Chociaż Lando Norris już na starcie wyścigu o Grand Prix Hiszpanii w Formule 1 zniweczył swoje nadzieje na zwycięstwo, to dzięki mocnemu ostatniemu odcinkowi zdołał zmniejszyć stratę do zwycięzcy wyścigu, Maxa Verstappena, na mecie do zaledwie 2,2 sekundy.

Po wyścigu Norris wyraził jednak żal, że nie wykorzystał w pełni swojego ostatniego odcinka, trwającego 19 okrążeń na świeżych miękkich oponach. Zastanawiał się, czy nie powinien zastosować pewnego triku związanego z oponami, który on i jego zespół McLaren opanowali w tym roku do perfekcji.

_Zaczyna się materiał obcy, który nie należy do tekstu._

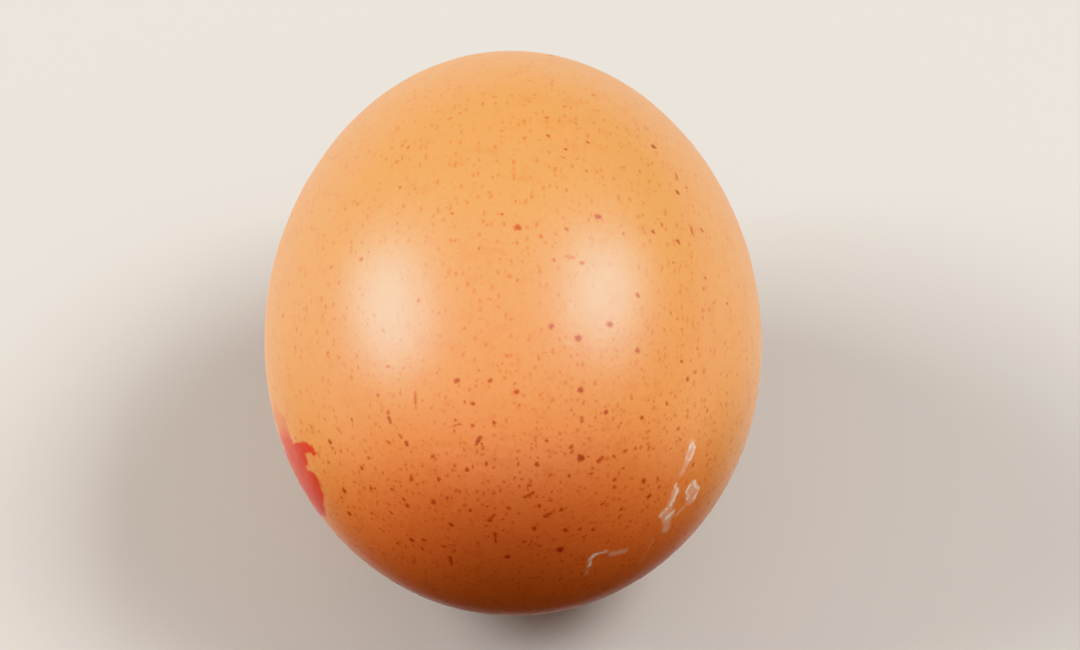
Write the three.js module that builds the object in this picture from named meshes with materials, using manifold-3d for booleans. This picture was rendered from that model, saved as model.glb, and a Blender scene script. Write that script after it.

Chodzi o to, aby po pit stopie powoli rozgrzewać świeże opony, ponieważ w dłuższej perspektywie działają one dużo lepiej niż gdyby kierowcy od razu zaczęli agresywnie jechać.

Po wyścigu Norris powiedział: „To nie był najdłuższy ostatni odcinek, więc nie wiedziałem, czy dotrzemy do momentu, w którym naprawdę zaczniemy odrabiać straty. Myślę, że różnice w czasie w ostatnich trzech okrążeniach były całkiem duże, biorąc pod uwagę, jak bardzo mogliśmy je skrócić. To jest trudne.”

„Nie wiem, czy na początku może trochę za bardzo się nie spieszyłem i na końcu miałem więcej problemów. Bardzo trudno jest ocenić te rzeczy.”

Co miał na myśli Norris: Kiedy ruszył do finałowego sprintu z pit stopu, mając świadomość, że musi nadrobić 7,696 sekundy, przeszedł do ataku. Jego pierwsze okrążenie na pełnym gazie wyniosło 1:17.377 minuty. Dwa okrążenia później uzyskał najszybsze okrążenie wyścigu – 1:17.115 minuty.

Dlaczego lepiej nie przyspieszać od razu
Osiągnięcie maksimum w ten sposób jest oczywiście najbardziej oczywistą metodą. Jednak za kulisami zespoły i kierowcy Formuły 1 poświęcają dużo czasu i wysiłku na znalezienie innego podejścia, które często okazuje się nawet lepsze.

Chodzi o to, by po wyjeździe z pit stopu nie ruszać od razu na pełnym gazie. Kierowcy starają się powoli rozgrzewać swoje opony przez kilka okrążeń – co ostatecznie zapewnia im stabilniejsze ciśnienie i lepszą temperaturę, co z kolei przekłada się na lepsze osiągi przez resztę odcinka.

Jak wyjaśnia główny inżynier Pirelli, Simone Berra, chodzi o doprowadzenie opon do odpowiedniego okna czasowego, w którym osiągają one najlepsze wyniki. „Wszystko sprowadza się do temperatury karkasu i oczywiście ciśnienia,” wyjaśnia.

„Jest pewna inercja w przypadku opon. Jeśli delikatnie je rozgrzewamy, temperatura karkasu i ciśnienie stopniowo rosną. Gdy bieżnik opony jest zużyty, stabilizuje się ona przy niższym ciśnieniu, zamiast jak najszybciej przyspieszać i osiągać szczytową temperaturę i ciśnienie.”